- **Available data**:
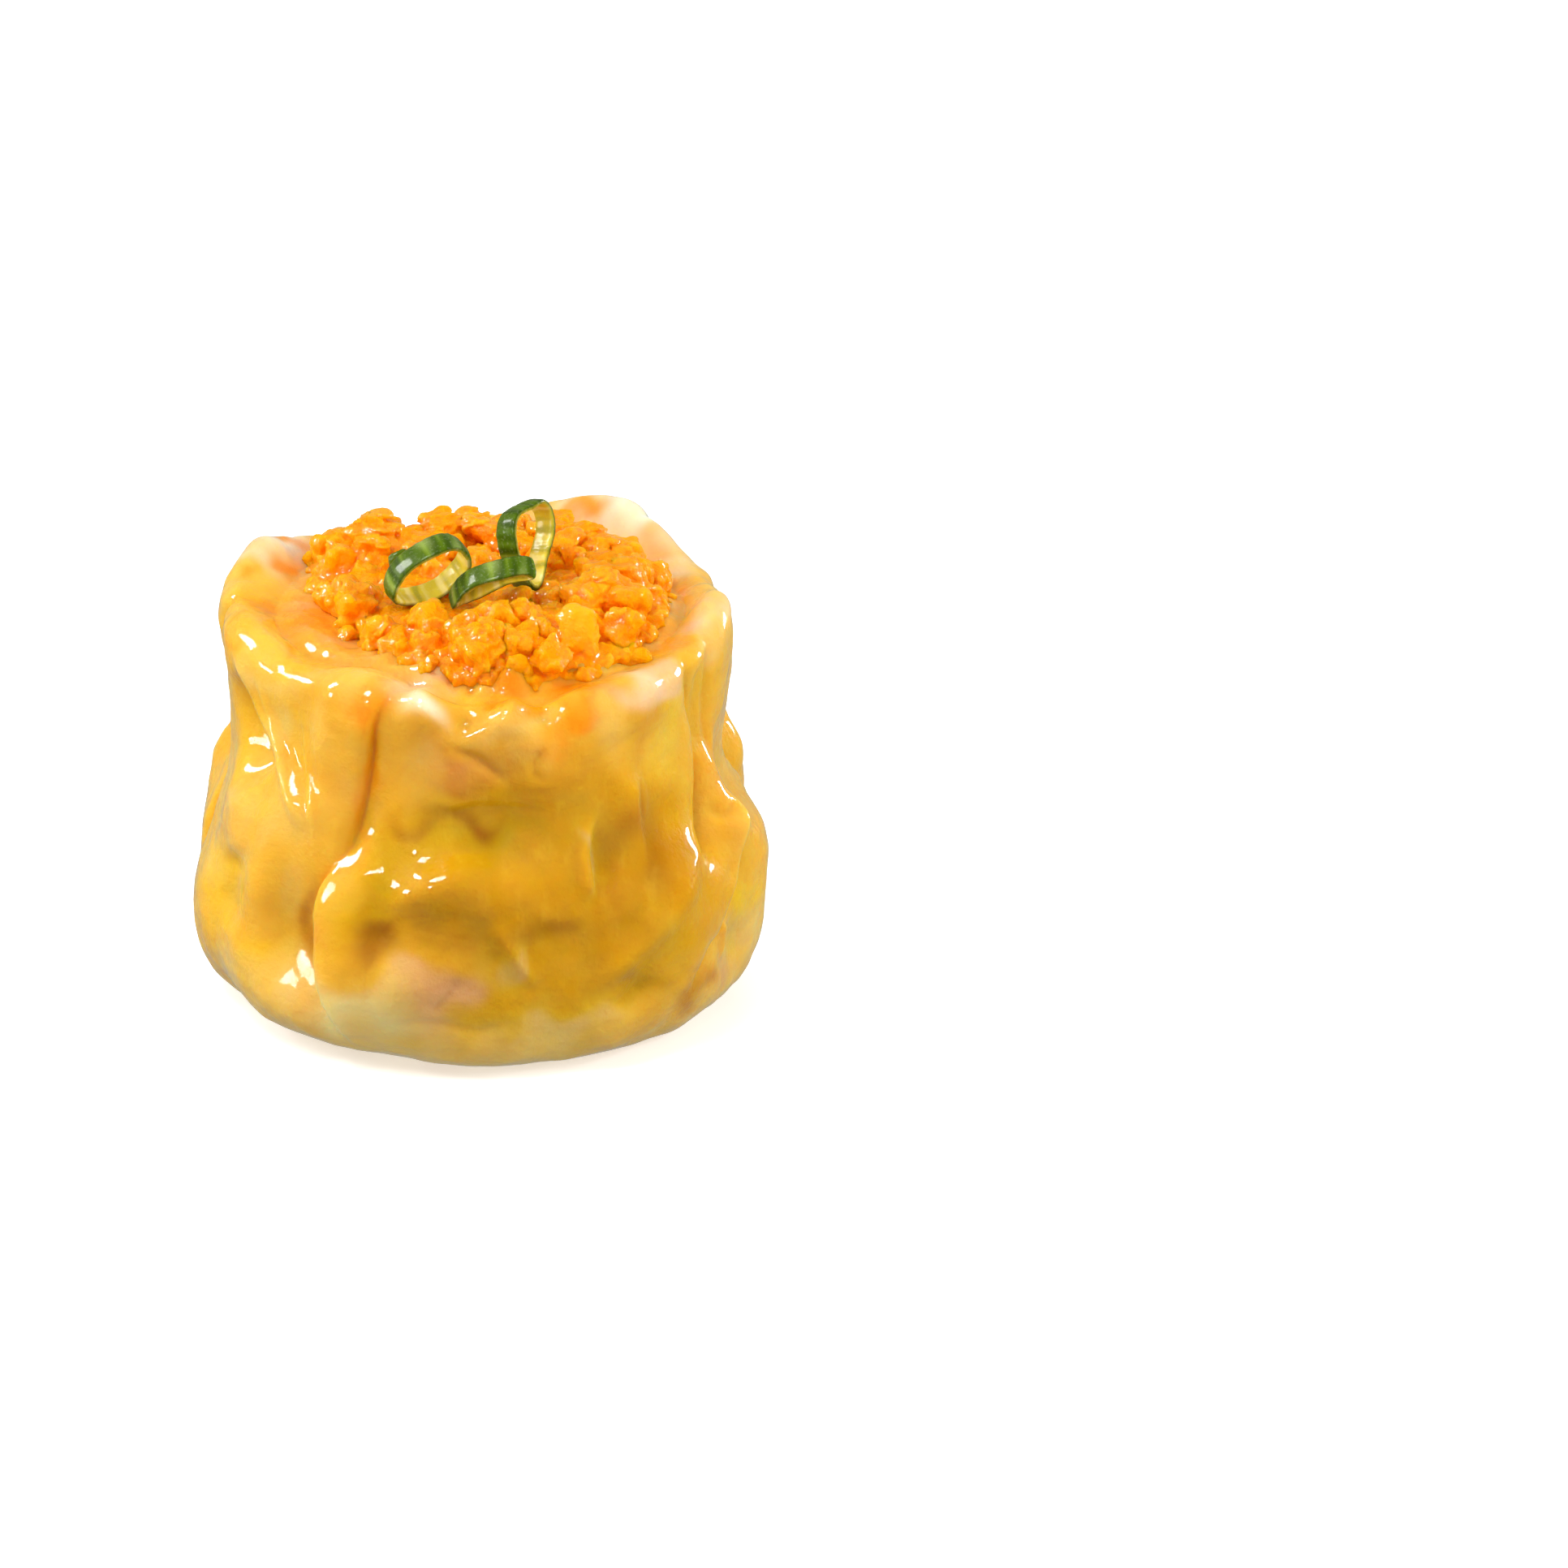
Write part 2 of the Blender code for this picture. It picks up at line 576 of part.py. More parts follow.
def garnish_points():
    """Points all over the spring onion pieces, which the carrot pieces stay clear of."""
    return np.concatenate([scrap_rows().reshape(-1, 3), *(np.concatenate(placed_ring(spec)) for spec in RINGS)])


def chunk_corners(draw, size):
    """The corners of one rough-cut block of carrot."""
    stretch = draw.uniform(0.7, 1.25, 3)
    corners = np.array([(x, y, z) for x in (-1, 1) for y in (-1, 1) for z in (-1, 1)], float)
    corners = corners * stretch * size * 0.62 + draw.uniform(-0.22, 0.22, (8, 3)) * size
    axis = Vector(draw.normal(size=3)).normalized()
    turn = np.array(Matrix.Rotation(draw.uniform(0, 2 * math.pi), 3, axis))
    return corners @ turn.T


def place_chunks():
    """Corner points of the carrot pieces on the core, spread evenly from the middle out, clear of the onion."""
    draw = np.random.default_rng(CHUNK_SEED)
    garnish = garnish_points()
    golden = 180.0 * (3.0 - math.sqrt(5.0))
    placed = []
    for count, reach_share, lift, room in CHUNK_LAYERS:
        for i in range(count):
            share = math.sqrt((i + 0.5) / count)
            size = draw.uniform(*CHUNK_SIZE)
            corners = chunk_corners(draw, size)
            x, y = heap_spot(share * 0.98 * reach_share, np.array((i + 7.0 * lift) * golden % 360.0))
            corners = corners + (float(x), float(y), float(heap_top(x, y)) + lift * size)
            clear = corners[:, 2] - support_height(corners[:, 0], corners[:, 1])
            corners[:, 2] += max(0.0, 0.05 - clear.min())
            middle = corners.mean(axis=0)
            reach = np.linalg.norm(corners - middle, axis=1).max()
            if np.linalg.norm(garnish - middle, axis=1).min() > reach + room:
                placed.append(corners)
    return placed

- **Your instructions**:
Reproduce the complete set of lines precisely as supplied.

- **Solution below**:
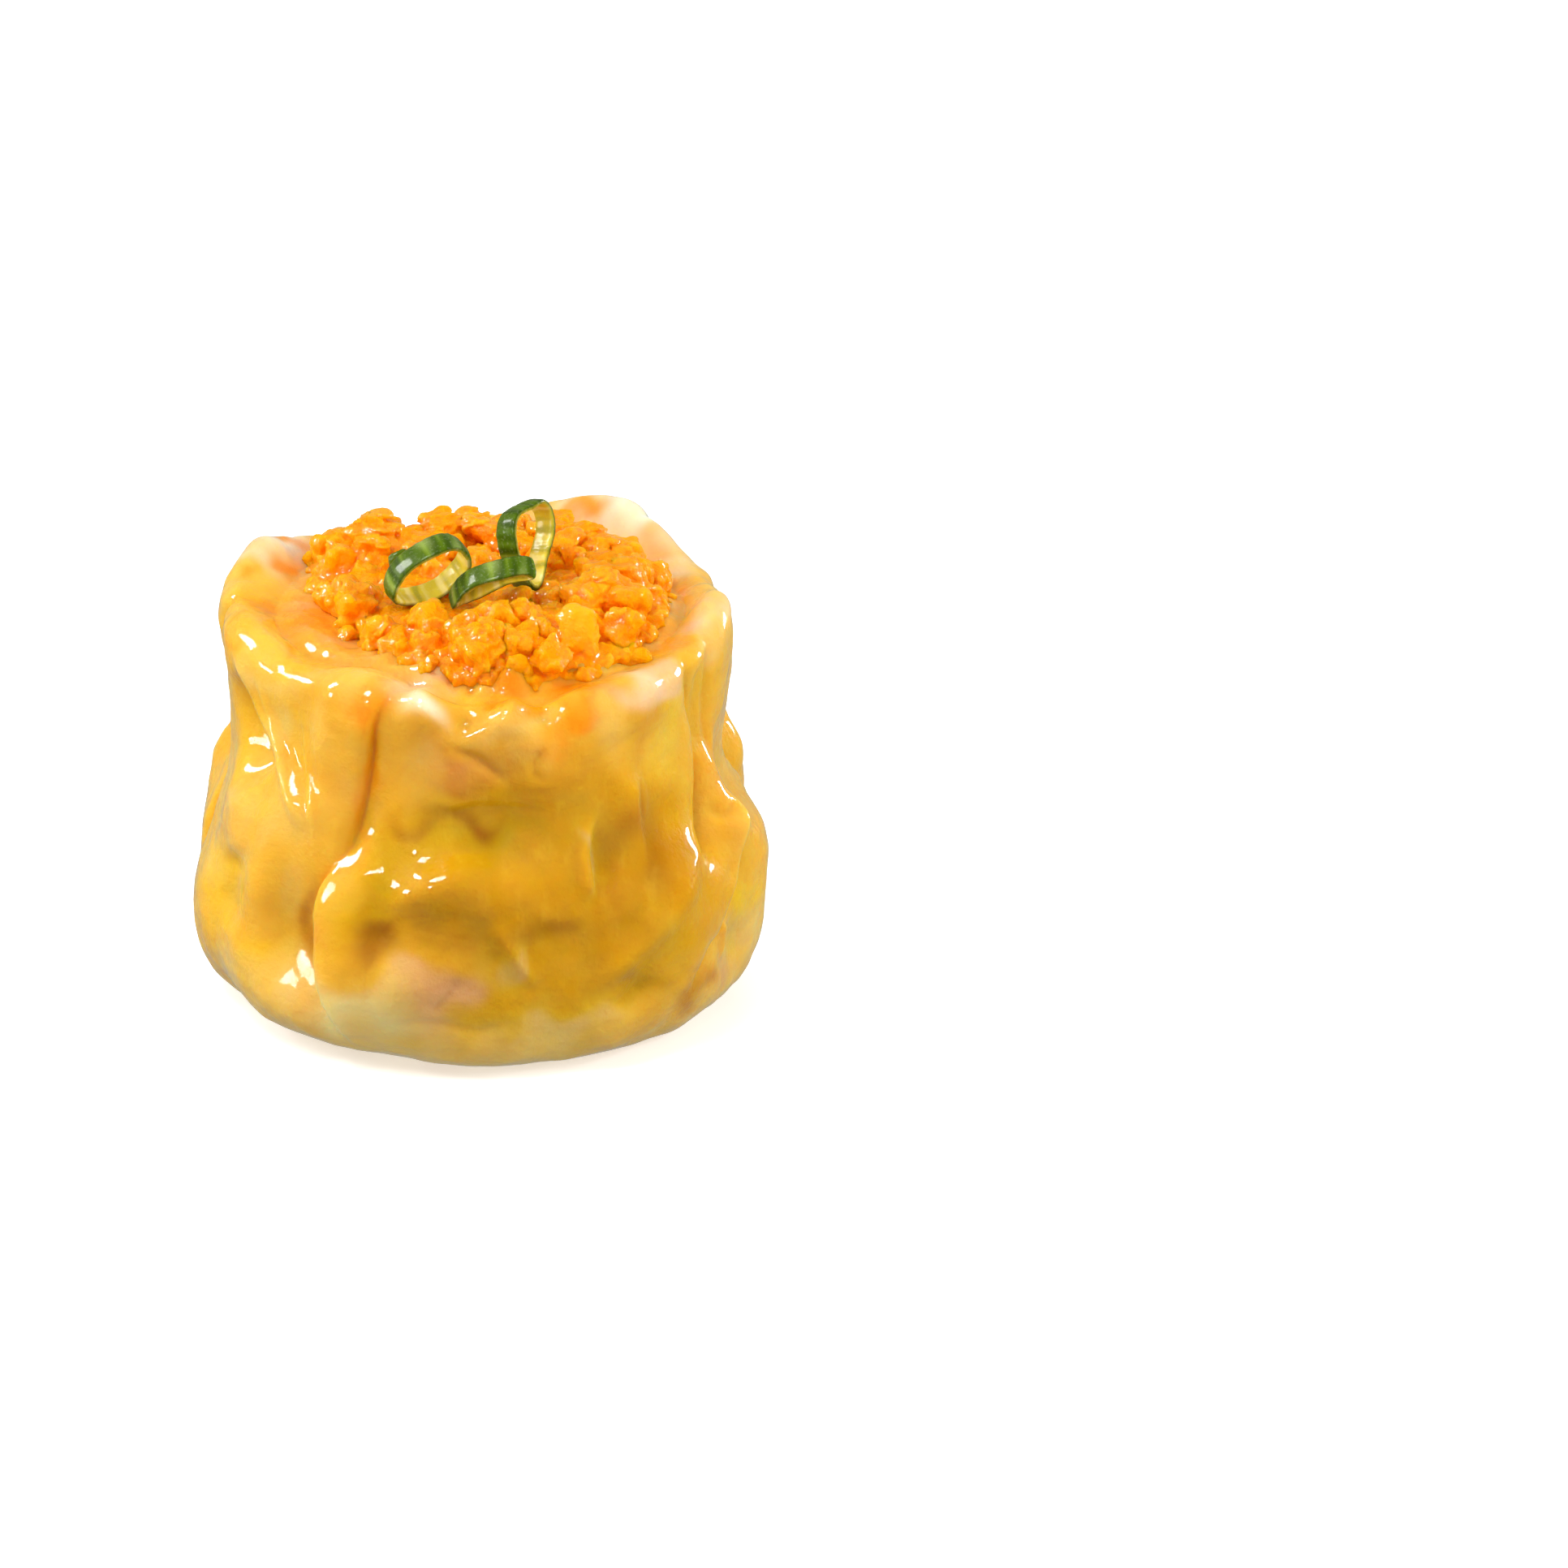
Write part 2 of the Blender code for this picture. It picks up at line 576 of part.py. More parts follow.
def garnish_points():
    """Points all over the spring onion pieces, which the carrot pieces stay clear of."""
    return np.concatenate([scrap_rows().reshape(-1, 3), *(np.concatenate(placed_ring(spec)) for spec in RINGS)])


def chunk_corners(draw, size):
    """The corners of one rough-cut block of carrot."""
    stretch = draw.uniform(0.7, 1.25, 3)
    corners = np.array([(x, y, z) for x in (-1, 1) for y in (-1, 1) for z in (-1, 1)], float)
    corners = corners * stretch * size * 0.62 + draw.uniform(-0.22, 0.22, (8, 3)) * size
    axis = Vector(draw.normal(size=3)).normalized()
    turn = np.array(Matrix.Rotation(draw.uniform(0, 2 * math.pi), 3, axis))
    return corners @ turn.T


def place_chunks():
    """Corner points of the carrot pieces on the core, spread evenly from the middle out, clear of the onion."""
    draw = np.random.default_rng(CHUNK_SEED)
    garnish = garnish_points()
    golden = 180.0 * (3.0 - math.sqrt(5.0))
    placed = []
    for count, reach_share, lift, room in CHUNK_LAYERS:
        for i in range(count):
            share = math.sqrt((i + 0.5) / count)
            size = draw.uniform(*CHUNK_SIZE)
            corners = chunk_corners(draw, size)
            x, y = heap_spot(share * 0.98 * reach_share, np.array((i + 7.0 * lift) * golden % 360.0))
            corners = corners + (float(x), float(y), float(heap_top(x, y)) + lift * size)
            clear = corners[:, 2] - support_height(corners[:, 0], corners[:, 1])
            corners[:, 2] += max(0.0, 0.05 - clear.min())
            middle = corners.mean(axis=0)
            reach = np.linalg.norm(corners - middle, axis=1).max()
            if np.linalg.norm(garnish - middle, axis=1).min() > reach + room:
                placed.append(corners)
    return placed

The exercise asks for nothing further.